Tutta la pena di un’anima religiosa è il dover vivere una sua vita, è il sentirsi ancora indipendente, perché una sua indipendenza dice esattamente che Dio non l’ha presa, l’ha lasciata a se stessa. Questo essa vuole: non compiere più alcun atto che sia suo, non essere libera più di un suo pensiero, giudizio, affetto, perché si faccia presente in lei il Signore.
Ci si dovrebbe sentire morire quando compiamo un atto che non è di obbedienza, non perché è disobbedienza, ma perché quell’atto è ancora nostro. Nella misura in cui noi facciamo la “nostra” volontà noi viviamo la morte. San Barsanufio diceva che il nemico mortale della vita cristiana è la volontà propria. Uccidi la tua volontà e, nella misura in cui tu ti donerai questa morte, Dio entrerà nel tuo cuore. Non dovremmo consentire mai a una nostra volontà, dovremmo trovare gioia precisamente nel rinunciare a noi stessi, nel rinnegare noi stessi; è quanto ci insegna Gesù.

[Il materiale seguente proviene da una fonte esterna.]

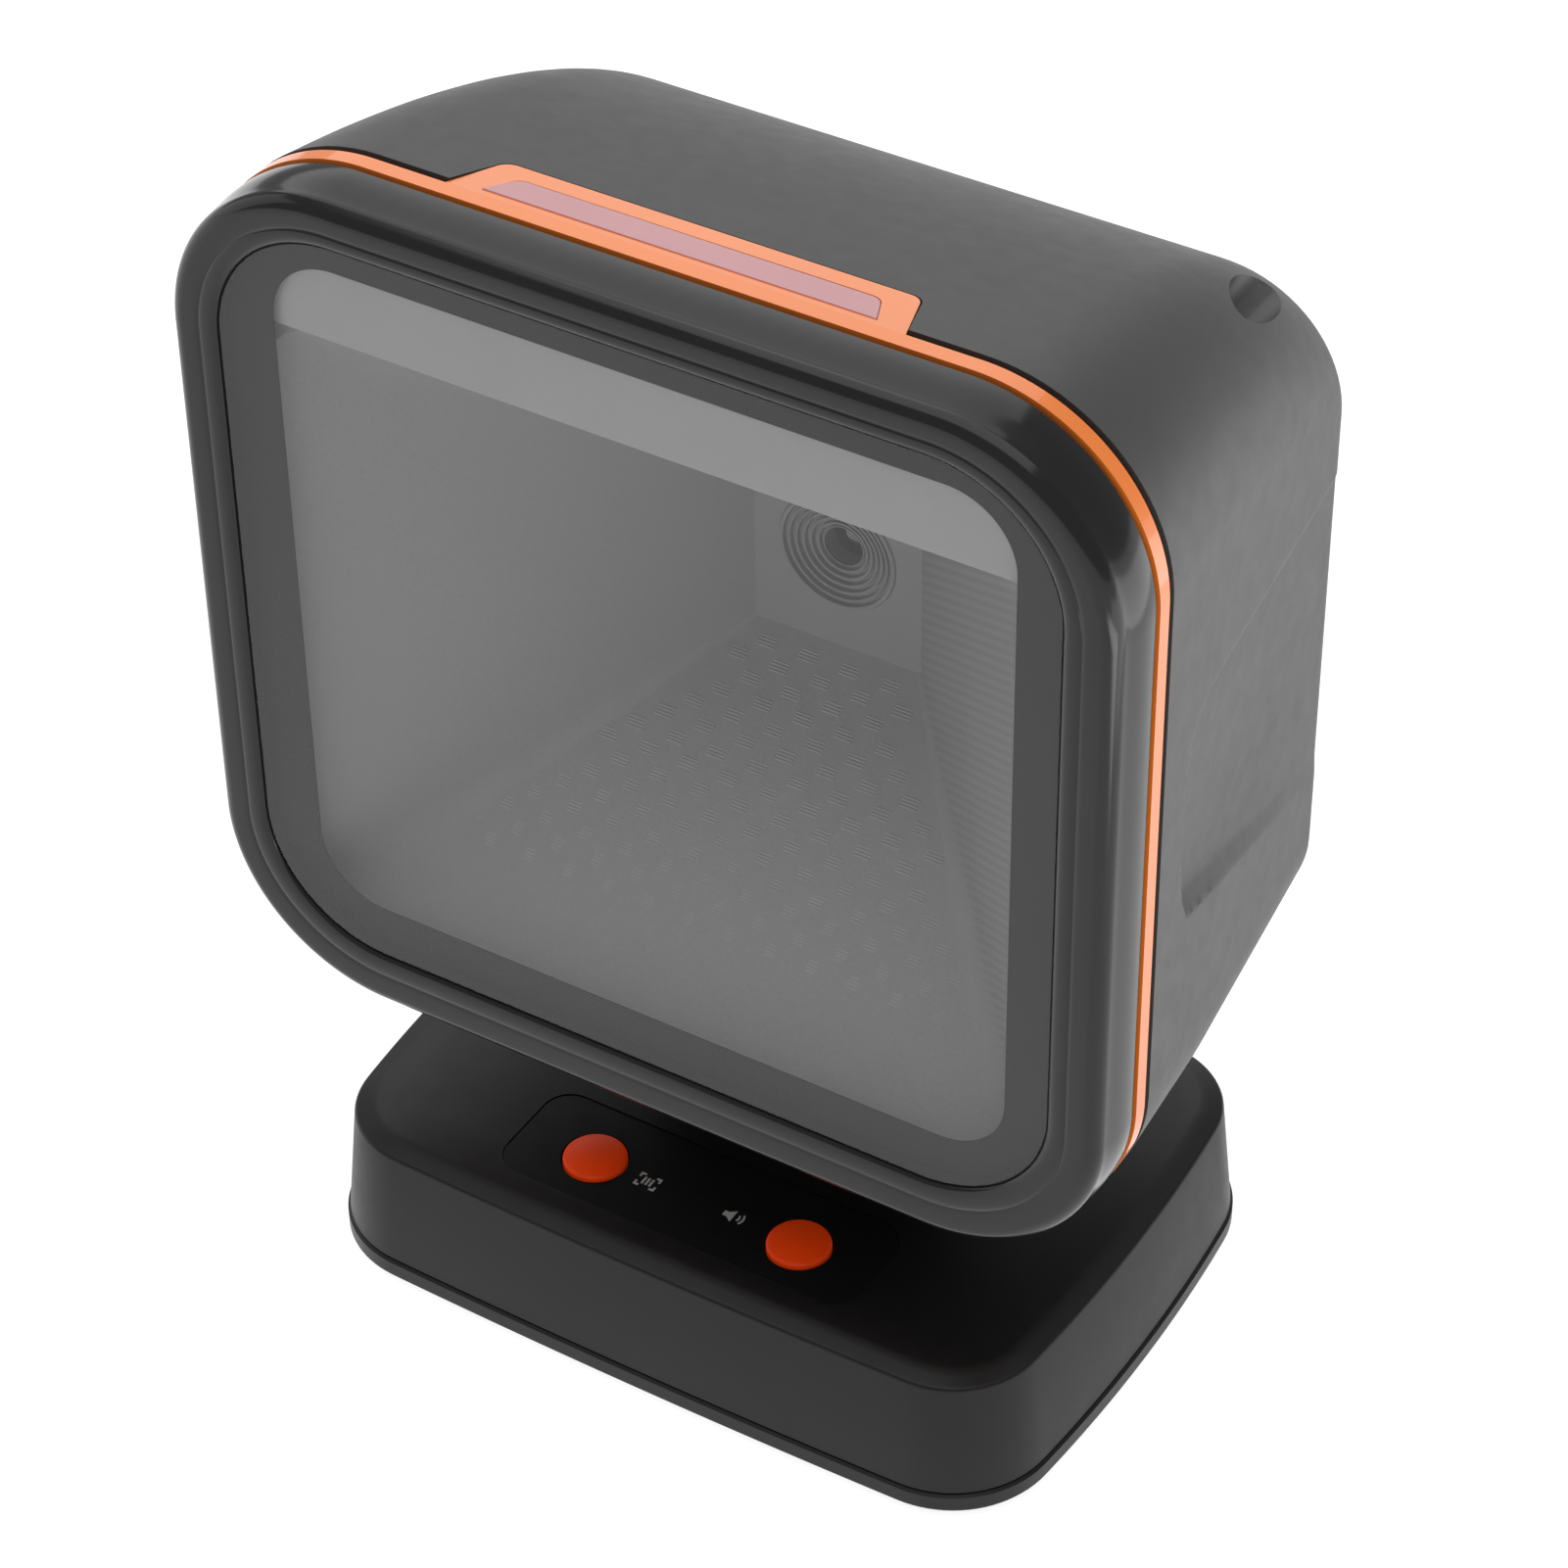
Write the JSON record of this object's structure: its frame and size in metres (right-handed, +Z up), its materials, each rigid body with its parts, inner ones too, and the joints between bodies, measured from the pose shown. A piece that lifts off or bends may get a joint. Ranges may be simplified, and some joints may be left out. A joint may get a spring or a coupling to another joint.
{
  "type": "hands-free barcode scanner",
  "caption": "Desktop hands-free barcode scanner: square tinted window in a black head with an orange ring and light bar, tilting on a weighted base with push buttons.",
  "frame": {"origin": "on the table, under the middle of the whole object's footprint", "axes": "+Z up, the window faces -Y, +X is the right of a viewer who faces the window"},
  "size_m": [0.0978, 0.0636, 0.1286],
  "materials": {
    "base_black": "fine matt moulded ABS",
    "housing_black": "fine sparked matt ABS",
    "bezel_black": "satin gloss ABS",
    "accent_orange": "satin orange ABS",
    "button_orange": "domed satin ABS",
    "panel_gloss": "polished black overlay",
    "white_ink": "printed ink",
    "border_black": "black print behind the glass",
    "tinted_glass": "lightly tinted flat window",
    "lens_glass": "coated lens",
    "light_diffuser": "milky diffuser",
    "led_white": "LED package",
    "tunnel_grey": "textured matt shroud",
    "sensor": "sensor cover",
    "circuit_board": "solder mask",
    "switch_black": "moulded nylon",
    "gold_contacts": "gold plated",
    "steel": "zinc plated",
    "rubber": "matt rubber"
  },
  "bodies": {
    "base": {"base_shell": "base_black", "base_bottom_plate": "base_black", "rubber_feet": "rubber", "base_screws": "steel", "ballast_plate": "steel", "button_panel": "panel_gloss", "panel_symbols": "white_ink", "base_circuit_board": "circuit_board", "base_board_screws": "steel", "tact_switches": "switch_black", "buzzer": "switch_black", "cable_socket": "switch_black", "socket_contacts": "gold_contacts", "socket_board": "circuit_board", "neck_yoke": "base_black", "neck_clamp_plate": "steel", "neck_screws": "steel", "hinge_shaft": "steel", "hinge_nut": "steel", "hinge_caps": "base_black", "friction_washers": "steel"},
    "head": {"front_bezel": "bezel_black", "window_glass": "tinted_glass", "window_border": "border_black", "window_gasket": "rubber", "accent_ring": "accent_orange", "status_light_bar": "light_diffuser", "status_led_board": "circuit_board", "status_leds": "led_white", "rear_housing": "housing_black", "housing_screws": "steel", "optical_tunnel": "tunnel_grey", "engine_faceplate": "tunnel_grey", "lens_barrel": "switch_black", "camera_lens": "lens_glass", "camera_board": "circuit_board", "image_sensor": "sensor", "camera_board_screws": "steel", "illumination_diffuser": "light_diffuser", "illumination_led_board": "circuit_board", "illumination_leds": "led_white", "main_circuit_board": "circuit_board", "main_board_chips": "switch_black", "main_board_screws": "steel", "hinge_bracket": "steel", "hinge_bracket_screws": "steel"},
    "scan_button": {"scan_mode_button": "button_orange", "scan_switch_plunger": "switch_black"},
    "volume_button_body": {"volume_button": "button_orange", "volume_switch_plunger": "switch_black"}
  },
  "joints": [
    {"name": "head_tilt", "type": "hinge", "parent": "base", "child": "head", "pos_m": [0, 0.00285, 0.027], "axis": [1, 0, 0], "range_deg": [-25, 15]},
    {"name": "scan_button_press", "type": "slide", "parent": "base", "child": "scan_button", "axis": [0, 0, -1], "range_m": [0, 0.0005], "stiffness_N_per_m": 1200, "springref_m": -0.0004},
    {"name": "volume_button_press", "type": "slide", "parent": "base", "child": "volume_button_body", "axis": [0, 0, -1], "range_m": [0, 0.0005], "stiffness_N_per_m": 1200, "springref_m": -0.0004}
  ]
}
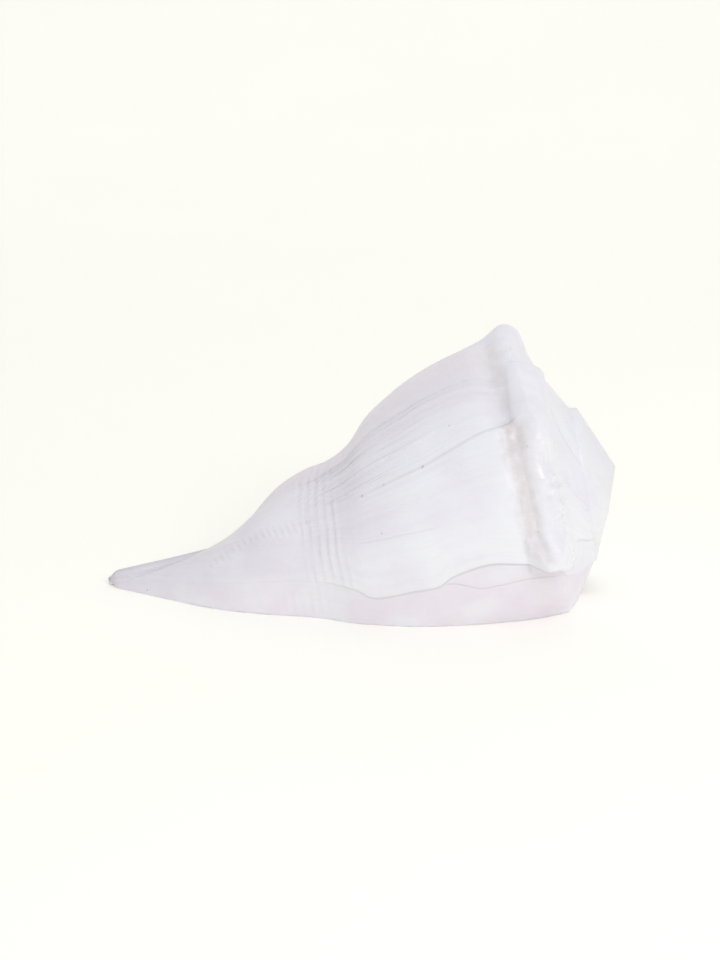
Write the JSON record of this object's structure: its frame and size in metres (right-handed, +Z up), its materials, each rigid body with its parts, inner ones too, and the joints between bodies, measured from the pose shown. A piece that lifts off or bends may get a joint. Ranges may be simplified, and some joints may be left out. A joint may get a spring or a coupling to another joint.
{
  "type": "conch shell",
  "caption": "Left-handed sea snail shell with a knobbed shoulder, low spire, ridged body and long open canal, lying on its mouth.",
  "frame": {"origin": "on the surface the shell lies on, under the middle of its bounding box", "axes": "+X from the canal's tip towards the spire, +Y away from the outer lip, +Z up from the surface"},
  "size_m": [0.1856, 0.1082, 0.0944],
  "materials": {
    "shell": "bleached satin shell with a slight gloss"
  },
  "bodies": {
    "root": {"shell": "shell"}
  },
  "joints": []
}
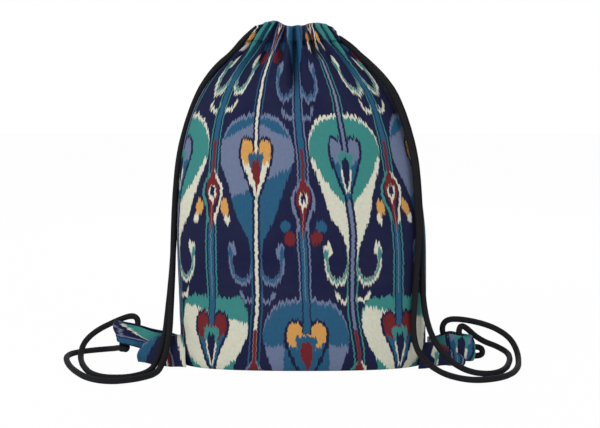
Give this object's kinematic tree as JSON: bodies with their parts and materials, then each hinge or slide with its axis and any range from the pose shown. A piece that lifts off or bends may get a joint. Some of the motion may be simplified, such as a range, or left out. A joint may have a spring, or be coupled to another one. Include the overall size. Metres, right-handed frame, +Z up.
{
  "type": "drawstring backpack",
  "caption": "Printed canvas drawstring backpack standing filled, with a gathered mouth, cord shoulder straps and corner tabs.",
  "frame": {"origin": "middle of the flat base the bag stands on", "axes": "+Z up, -Y towards the front of the bag, +X to the right seen from the front"},
  "size_m": [0.5396, 0.1926, 0.397],
  "materials": {
    "printed_canvas": "plain-weave cotton canvas with an ikat print",
    "seam_canvas": "reverse of the canvas",
    "thread": "sewing thread",
    "cord": "braided black cord"
  },
  "bodies": {
    "bag": {"front_panel": "printed_canvas", "back_panel": "printed_canvas", "bottom_seam": "seam_canvas", "left_side_seam": "seam_canvas", "right_side_seam": "seam_canvas", "left_tab_root": "printed_canvas", "right_tab_root": "printed_canvas", "left_tab_tacks": "thread", "right_tab_tacks": "thread", "left_front_strand": "cord", "left_back_strand": "cord", "right_front_strand": "cord", "right_back_strand": "cord"},
    "front_mouth": {"front_gathers": "printed_canvas", "front_casing": "printed_canvas", "front_casing_stitches": "thread", "left_cord_front_run": "cord", "right_cord_front_run": "cord", "left_front_top": "cord", "right_front_top": "cord", "left_cord_bight": "cord", "right_cord_bight": "cord"},
    "back_mouth": {"back_gathers": "printed_canvas", "back_casing": "printed_canvas", "back_casing_stitches": "thread", "left_cord_back_run": "cord", "right_cord_back_run": "cord", "left_back_top": "cord", "right_back_top": "cord"},
    "left_strap_end": {"left_tab": "printed_canvas", "left_knot": "cord", "left_front_tail": "cord", "left_back_tail": "cord"},
    "right_strap_end": {"right_tab": "printed_canvas", "right_knot": "cord", "right_cord_tail": "cord", "right_front_tail": "cord", "right_back_tail": "cord"}
  },
  "joints": [
    {"name": "mouth_front_open", "type": "hinge", "parent": "bag", "child": "front_mouth", "pos_m": [0, -0.0367, 0.345], "axis": [1, 0, 0], "range_deg": [0, 16]},
    {"name": "mouth_back_open", "type": "hinge", "parent": "bag", "child": "back_mouth", "pos_m": [0, 0.0367, 0.345], "axis": [1, 0, 0], "range_deg": [-16, 0]},
    {"name": "left_tab_swing", "type": "hinge", "parent": "bag", "child": "left_strap_end", "pos_m": [-0.147, 0, 0], "axis": [0, 0, 1], "range_deg": [-40, 30]},
    {"name": "right_tab_swing", "type": "hinge", "parent": "bag", "child": "right_strap_end", "pos_m": [0.147, 0, 0], "axis": [0, 0, 1], "range_deg": [0, 40]}
  ],
  "couplings": [
    {"joint": "mouth_back_open", "follows": "mouth_front_open", "ratio": -1}
  ]
}
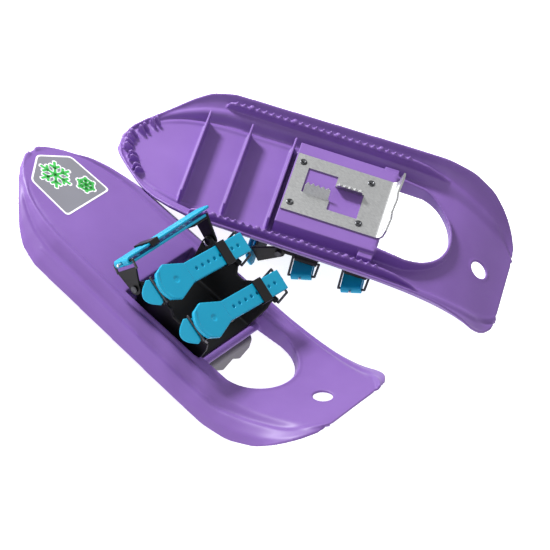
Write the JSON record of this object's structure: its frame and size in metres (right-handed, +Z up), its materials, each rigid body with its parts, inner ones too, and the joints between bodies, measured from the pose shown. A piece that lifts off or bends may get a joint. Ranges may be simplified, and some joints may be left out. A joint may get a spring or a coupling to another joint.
{
  "type": "child snowshoe pair",
  "caption": "Pair of small moulded snowshoes with rubber strap bindings, lying side by side: the first deck side up, the second turned over so its steel plate and claws show.",
  "frame": {"origin": "bottom centre of the box round both shoes, on the ground", "axes": "+Z up; +X from tail to nose of shoe a; +Y from shoe a towards shoe b"},
  "size_m": [0.4468, 0.473, 0.1266],
  "materials": {
    "deck_plastic": "satin moulded plastic",
    "label_print": "printed film, satin",
    "plate_steel": "satin stainless steel",
    "rivet_steel": "dark coated steel",
    "washer_steel": "satin",
    "base_rubber": "semi-matt black rubber",
    "strap_elastomer": "semi-gloss elastomer",
    "keeper_plastic": "semi-gloss",
    "wire_steel": "dark coated wire",
    "pin_steel": "bright"
  },
  "bodies": {
    "a_frame": {"a_deck": "deck_plastic", "a_tail_label": "label_print", "a_crampon_plate": "plate_steel", "a_mounting_rivets": "rivet_steel", "a_rivet_washers": "washer_steel", "a_binding_base": "base_rubber", "a_heel_pivot_pins": "wire_steel", "a_toe_strap": "strap_elastomer", "a_toe_ring": "wire_steel", "a_toe_buckle": "wire_steel", "a_toe_prong": "pin_steel", "a_instep_strap": "strap_elastomer", "a_instep_ring": "wire_steel", "a_instep_buckle": "wire_steel", "a_instep_prong": "pin_steel"},
    "a_toe_tail_body": {"a_toe_strap_tail": "strap_elastomer"},
    "a_toe_keeper_body": {"a_toe_keeper": "keeper_plastic"},
    "a_instep_tail_body": {"a_instep_strap_tail": "strap_elastomer"},
    "a_instep_keeper_body": {"a_instep_keeper": "keeper_plastic"},
    "a_heel_body": {"a_heel_strap": "strap_elastomer", "a_heel_link": "base_rubber", "a_heel_wing": "base_rubber", "a_heel_prong": "pin_steel"},
    "a_heel_tail_body": {"a_heel_strap_tail": "strap_elastomer"},
    "a_heel_keeper_body": {"a_heel_keeper": "keeper_plastic"},
    "b_frame": {"b_deck": "deck_plastic", "b_tail_label": "label_print", "b_crampon_plate": "plate_steel", "b_mounting_rivets": "rivet_steel", "b_rivet_washers": "washer_steel", "b_binding_base": "base_rubber", "b_heel_pivot_pins": "wire_steel", "b_toe_strap": "strap_elastomer", "b_toe_ring": "wire_steel", "b_toe_buckle": "wire_steel", "b_toe_prong": "pin_steel", "b_instep_strap": "strap_elastomer", "b_instep_ring": "wire_steel", "b_instep_buckle": "wire_steel", "b_instep_prong": "pin_steel"},
    "b_toe_tail_body": {"b_toe_strap_tail": "strap_elastomer"},
    "b_toe_keeper_body": {"b_toe_keeper": "keeper_plastic"},
    "b_instep_tail_body": {"b_instep_strap_tail": "strap_elastomer"},
    "b_instep_keeper_body": {"b_instep_keeper": "keeper_plastic"},
    "b_heel_body": {"b_heel_strap": "strap_elastomer", "b_heel_link": "base_rubber", "b_heel_wing": "base_rubber", "b_heel_prong": "pin_steel"},
    "b_heel_tail_body": {"b_heel_strap_tail": "strap_elastomer"},
    "b_heel_keeper_body": {"b_heel_keeper": "keeper_plastic"}
  },
  "joints": [
    {"name": "a_toe_tail_peel", "type": "hinge", "parent": "a_frame", "child": "a_toe_tail_body", "pos_m": [0.05124, -0.06946, 0.07925], "axis": [-0.973, 0.0567, 0.2237], "range_deg": [0, 100]},
    {"name": "a_toe_keeper_slide", "type": "slide", "parent": "a_toe_tail_body", "child": "a_toe_keeper_body", "axis": [-0.0594, -0.9982, -0.0053], "range_m": [-0.012, 0.045]},
    {"name": "a_instep_tail_peel", "type": "hinge", "parent": "a_frame", "child": "a_instep_tail_body", "pos_m": [-0.0029, -0.06946, 0.07845], "axis": [-0.973, 0.0567, 0.2237], "range_deg": [0, 100]},
    {"name": "a_instep_keeper_slide", "type": "slide", "parent": "a_instep_tail_body", "child": "a_instep_keeper_body", "axis": [-0.0594, -0.9982, -0.0053], "range_m": [-0.012, 0.045]},
    {"name": "a_heel_swing", "type": "hinge", "parent": "a_frame", "child": "a_heel_body", "pos_m": [-0.03084, -0.13646, 0.05388], "axis": [0, 1, 0], "range_deg": [-22, 35]},
    {"name": "a_heel_tail_peel", "type": "hinge", "parent": "a_heel_body", "child": "a_heel_tail_body", "pos_m": [-0.05692, -0.20146, 0.06656], "axis": [0.4371, 0, 0.8994], "range_deg": [0, 90]},
    {"name": "a_heel_keeper_slide", "type": "slide", "parent": "a_heel_tail_body", "child": "a_heel_keeper_body", "axis": [0, 1, 0], "range_m": [-0.02, 0.06]},
    {"name": "b_toe_tail_peel", "type": "hinge", "parent": "b_frame", "child": "b_toe_tail_body", "pos_m": [0.09256, 0.04703, 0.03749], "axis": [-0.7347, -0.3812, -0.5611], "range_deg": [0, 100]},
    {"name": "b_toe_keeper_slide", "type": "slide", "parent": "b_toe_tail_body", "child": "b_toe_keeper_body", "axis": [-0.4901, 0.8702, 0.0506], "range_m": [-0.012, 0.045]},
    {"name": "b_instep_tail_peel", "type": "hinge", "parent": "b_frame", "child": "b_instep_tail_body", "pos_m": [0.04638, 0.02581, 0.01881], "axis": [-0.7347, -0.3812, -0.5611], "range_deg": [0, 100]},
    {"name": "b_instep_keeper_slide", "type": "slide", "parent": "b_instep_tail_body", "child": "b_instep_keeper_body", "axis": [-0.4901, 0.8702, 0.0506], "range_m": [-0.012, 0.045]},
    {"name": "b_heel_swing", "type": "hinge", "parent": "b_frame", "child": "b_heel_body", "pos_m": [-0.01399, 0.06971, 0.03617], "axis": [0.439, -0.896, -0.0671], "range_deg": [-22, 35]},
    {"name": "b_heel_tail_peel", "type": "hinge", "parent": "b_heel_body", "child": "b_heel_tail_body", "pos_m": [-0.06092, 0.12052, 0.01937], "axis": [0.6365, 0.3628, -0.6806], "range_deg": [0, 90]},
    {"name": "b_heel_keeper_slide", "type": "slide", "parent": "b_heel_tail_body", "child": "b_heel_keeper_body", "axis": [0.439, -0.896, -0.0671], "range_m": [-0.02, 0.06]},
    {"name": "b_shift", "type": "slide", "parent": "a_frame", "child": "b_frame", "axis": [0, 1, 0], "range_m": [0, 0.15]}
  ]
}
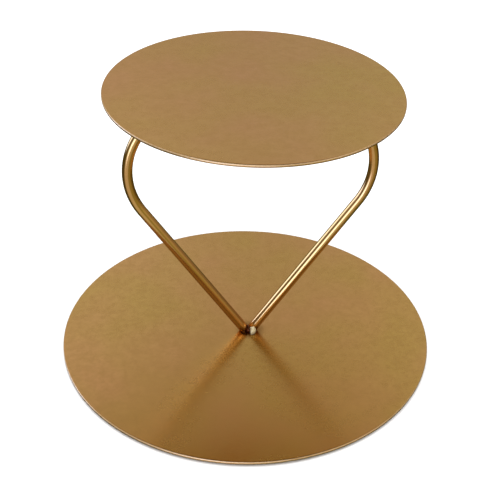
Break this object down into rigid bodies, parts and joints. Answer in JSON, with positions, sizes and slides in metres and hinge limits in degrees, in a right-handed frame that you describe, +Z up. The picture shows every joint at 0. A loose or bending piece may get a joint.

Il Vangelo può consigliare la povertà, la castità, ma insiste di più sull’abnegazione di sé: “Se qualcuno vuol venire dietro di me, rinneghi se stesso, prenda la sua croce e mi segua” (Mc 8,34), dice Gesù. Egli stesso è il povero, ma è soprattutto il “Servo di Jahweh”. Nessuna virtù il Vangelo sottolinea di più nella vita del Cristo quanto l’obbedienza. Questa è la virtù che lo definisce come Salvatore del mondo; Egli di fatto ha salvato gli uomini in quanto è stato il Servo di Dio che aveva annunciato Isaia, Colui che si è abbandonato senza aprir bocca alla morte per compiere i voleri del Padre (cfr. Is 53,7). * * * Sì, bisogna che nessun atto si sottragga all’esigenza della volontà divina.
Dio che ti ama ti vuol possedere totalmente: questa è la sua volontà. Non le tue opere Egli ti chiede, ma te stesso. La Sua volontà è la tua pura obbedienza. Dobbiamo andare avanti per la via dell’obbedienza gioiosamente; è la via della morte perché è la via dell’amore. Solo attraverso l’obbedienza doniamo realmente noi stessi a Dio.
Attraverso la morte così si realizza la resurrezione gloriosa, la vita divina trabocca nella nostra anima, e Dio ci possiede. Sostituzione in qualche modo della volontà divina alla volontà dell’uomo, la vita di Dio in noi esige l’obbedienza, cresce con l’obbedienza come la vita di fede esige e cresce con l’umiltà. Così l’umiltà vera è figlia della fede, come l’obbedienza lo è dell’amore. Per questo Gesù nel Vangelo di san Giovanni ci dice: “Se mi amate, osserverete i miei comandamenti” (Gv 14,15), e ancora: “Chi accoglie i miei comandamenti e li osserva, questi mi ama” (Gv 14,21).
La vita cristiana è obbedienza; non si vive la vita cristiana perché siamo casti, non si vive la vita cristiana perché siamo poveri, ma si vive la vita del Cristo perché siamo obbedienti. Non sono certo i comandamenti che ci fanno cristiani, che ci fanno vivere, ma la volontà di Dio che in essi si manifesta.
Accettando i comandamenti l’uomo fa posto in sé a Dio, nella sua volontà. Le parole più grandi per la vita religiosa nel Decalogo sono le parole che promulgano la Legge: “Io sono il Signore, tuo Dio” (Es 20,2). L’uomo accetta dunque e fa posto in sé a Dio e alla Sua volontà. Fin dall’inizio i precetti negativi suppongono l’obbedienza, ma quanto più suppongono l’obbedienza alla volontà divina i precetti positivi!
Dio di fatto vive in te nella misura in cui la tua volontà fa posto in te alla Sua volontà, ed Egli è Atto puro, carità infinita! Se all’inizio la vita cristiana può consistere in un non fare, il progresso della vita divina nel cuore dell’uomo si esprimerà in un’obbedienza sempre più perfetta a una volontà che impegnerà l’uomo sempre più, finché non consumi tutte le sue possibilità.